Goal => Each line of the material must be returned exactly.

Collected material =>
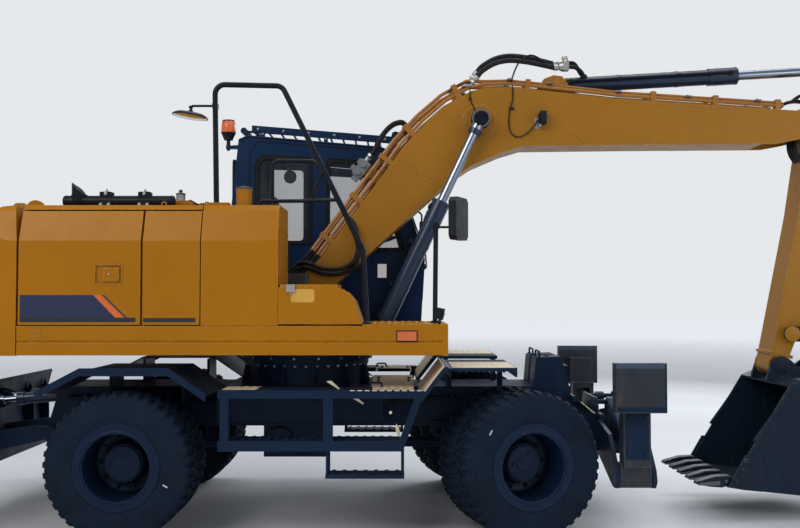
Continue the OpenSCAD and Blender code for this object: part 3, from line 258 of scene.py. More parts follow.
def worn_paint():
    """Navy paint on the outriggers' pads, scraped down to rusty steel in its middle."""
    n = Nodes("worn_pad")
    base = n.mix(
        n.ramp(n.noise(4.0, 5.0), 0.3, 0.7), (0.0055, 0.0105, 0.021, 1), (0.0105, 0.017, 0.029, 1)
    )
    scrapes = n.ramp(n.noise(1.0, 9.0, 0.72, (26.0, 26.0, 11.0)), 0.50, 0.62)
    field = n.ramp(n.noise(3.4, 3.0), 0.42, 0.60)
    base = n.mix(
        n.math("MULTIPLY", n.math("MULTIPLY", scrapes, field), 0.75), base, (0.105, 0.064, 0.040, 1)
    )
    base = n.mix(n.math("MULTIPLY", n.edge(0.012), 0.5), base, (0.12, 0.12, 0.13, 1))
    top = n.ramp(n.height(), 1.212, 1.222)
    base = n.mix(n.math("MULTIPLY", top, 0.8), base, (0.045, 0.075, 0.125, 1))
    n.link(base, n.shader.inputs["Base Color"])
    n.link(n.ramp(scrapes, 0.0, 1.0, 0.42, 0.75), n.shader.inputs["Roughness"])
    n.bump([(n.noise(60.0, 6.0, 0.7), 0.0008)], 0.004)
    return n.material


def metal(name, colour, rough, scratch=(8.0, 8.0, 8.0), metallic=1.0):
    n = Nodes(name)
    lines = n.noise(14.0, 8.0, 0.6, scratch)
    base = n.mix(n.ramp(lines, 0.35, 0.75), rgba(colour, 0.82), rgba(colour, 1.0))
    base = n.mix(
        n.math("MULTIPLY", n.ramp(n.noise(5.0, 7.0, 0.65), 0.55, 0.75), 0.25), base, rgba(colour, 0.45)
    )
    n.link(base, n.shader.inputs["Base Color"])
    n.link(n.ramp(lines, 0.3, 0.7, rough * 0.7, rough * 1.4), n.shader.inputs["Roughness"])
    n.shader.inputs["Metallic"].default_value = metallic
    n.bump([(lines, 0.00004)], 0.001)
    return n.material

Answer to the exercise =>
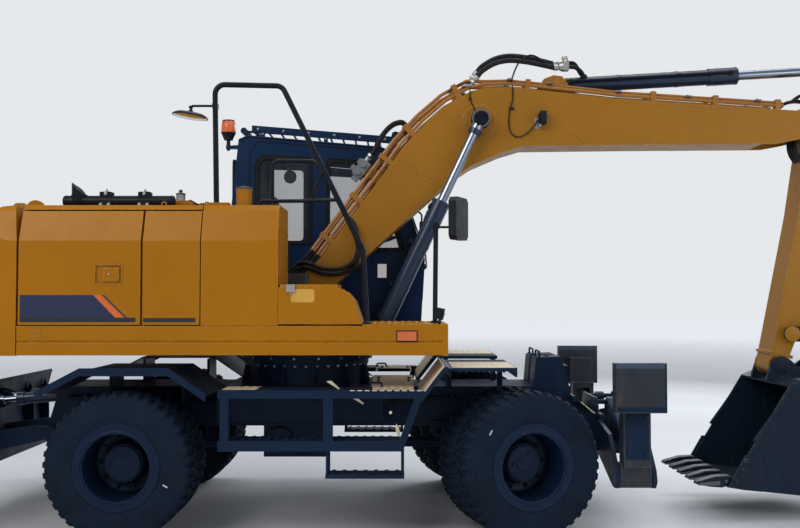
Continue the OpenSCAD and Blender code for this object: part 3, from line 258 of scene.py. More parts follow.
def worn_paint():
    """Navy paint on the outriggers' pads, scraped down to rusty steel in its middle."""
    n = Nodes("worn_pad")
    base = n.mix(
        n.ramp(n.noise(4.0, 5.0), 0.3, 0.7), (0.0055, 0.0105, 0.021, 1), (0.0105, 0.017, 0.029, 1)
    )
    scrapes = n.ramp(n.noise(1.0, 9.0, 0.72, (26.0, 26.0, 11.0)), 0.50, 0.62)
    field = n.ramp(n.noise(3.4, 3.0), 0.42, 0.60)
    base = n.mix(
        n.math("MULTIPLY", n.math("MULTIPLY", scrapes, field), 0.75), base, (0.105, 0.064, 0.040, 1)
    )
    base = n.mix(n.math("MULTIPLY", n.edge(0.012), 0.5), base, (0.12, 0.12, 0.13, 1))
    top = n.ramp(n.height(), 1.212, 1.222)
    base = n.mix(n.math("MULTIPLY", top, 0.8), base, (0.045, 0.075, 0.125, 1))
    n.link(base, n.shader.inputs["Base Color"])
    n.link(n.ramp(scrapes, 0.0, 1.0, 0.42, 0.75), n.shader.inputs["Roughness"])
    n.bump([(n.noise(60.0, 6.0, 0.7), 0.0008)], 0.004)
    return n.material


def metal(name, colour, rough, scratch=(8.0, 8.0, 8.0), metallic=1.0):
    n = Nodes(name)
    lines = n.noise(14.0, 8.0, 0.6, scratch)
    base = n.mix(n.ramp(lines, 0.35, 0.75), rgba(colour, 0.82), rgba(colour, 1.0))
    base = n.mix(
        n.math("MULTIPLY", n.ramp(n.noise(5.0, 7.0, 0.65), 0.55, 0.75), 0.25), base, rgba(colour, 0.45)
    )
    n.link(base, n.shader.inputs["Base Color"])
    n.link(n.ramp(lines, 0.3, 0.7, rough * 0.7, rough * 1.4), n.shader.inputs["Roughness"])
    n.shader.inputs["Metallic"].default_value = metallic
    n.bump([(lines, 0.00004)], 0.001)
    return n.material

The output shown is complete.